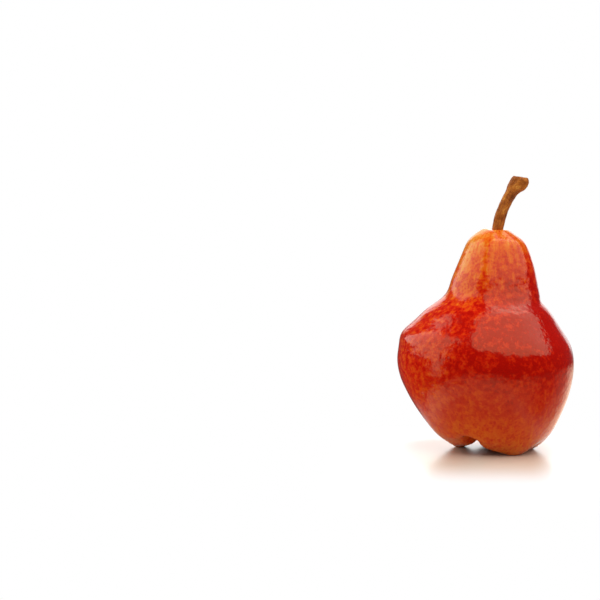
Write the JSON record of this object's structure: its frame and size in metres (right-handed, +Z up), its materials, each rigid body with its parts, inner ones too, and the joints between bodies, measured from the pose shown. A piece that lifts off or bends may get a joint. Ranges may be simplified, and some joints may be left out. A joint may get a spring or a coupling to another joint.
{
  "type": "pear",
  "caption": "Ripe red pear with a leaning neck, a high shoulder on its left, a lobed base that it stands on, a curved woody stem and a dried calyx.",
  "frame": {"origin": "middle of the object's box, at table height", "axes": "+Z up along the fruit, -Y towards the viewer of the picture, +X to the viewer's right, where the neck and stem lean"},
  "size_m": [0.0761, 0.0761, 0.119],
  "materials": {
    "skin": "waxy natural fruit skin, glossy",
    "stem": "rough brown bark",
    "calyx": "dry husk, matte"
  },
  "bodies": {
    "root": {"fruit": "skin", "stem": "stem", "calyx": "calyx"}
  },
  "joints": []
}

Written request →
Return all the data above once more, precisely as given.

Task result →
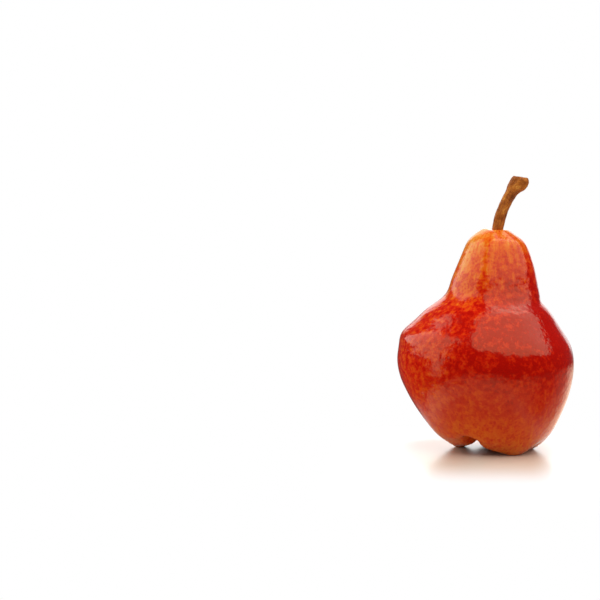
Write the JSON record of this object's structure: its frame and size in metres (right-handed, +Z up), its materials, each rigid body with its parts, inner ones too, and the joints between bodies, measured from the pose shown. A piece that lifts off or bends may get a joint. Ranges may be simplified, and some joints may be left out. A joint may get a spring or a coupling to another joint.
{
  "type": "pear",
  "caption": "Ripe red pear with a leaning neck, a high shoulder on its left, a lobed base that it stands on, a curved woody stem and a dried calyx.",
  "frame": {"origin": "middle of the object's box, at table height", "axes": "+Z up along the fruit, -Y towards the viewer of the picture, +X to the viewer's right, where the neck and stem lean"},
  "size_m": [0.0761, 0.0761, 0.119],
  "materials": {
    "skin": "waxy natural fruit skin, glossy",
    "stem": "rough brown bark",
    "calyx": "dry husk, matte"
  },
  "bodies": {
    "root": {"fruit": "skin", "stem": "stem", "calyx": "calyx"}
  },
  "joints": []
}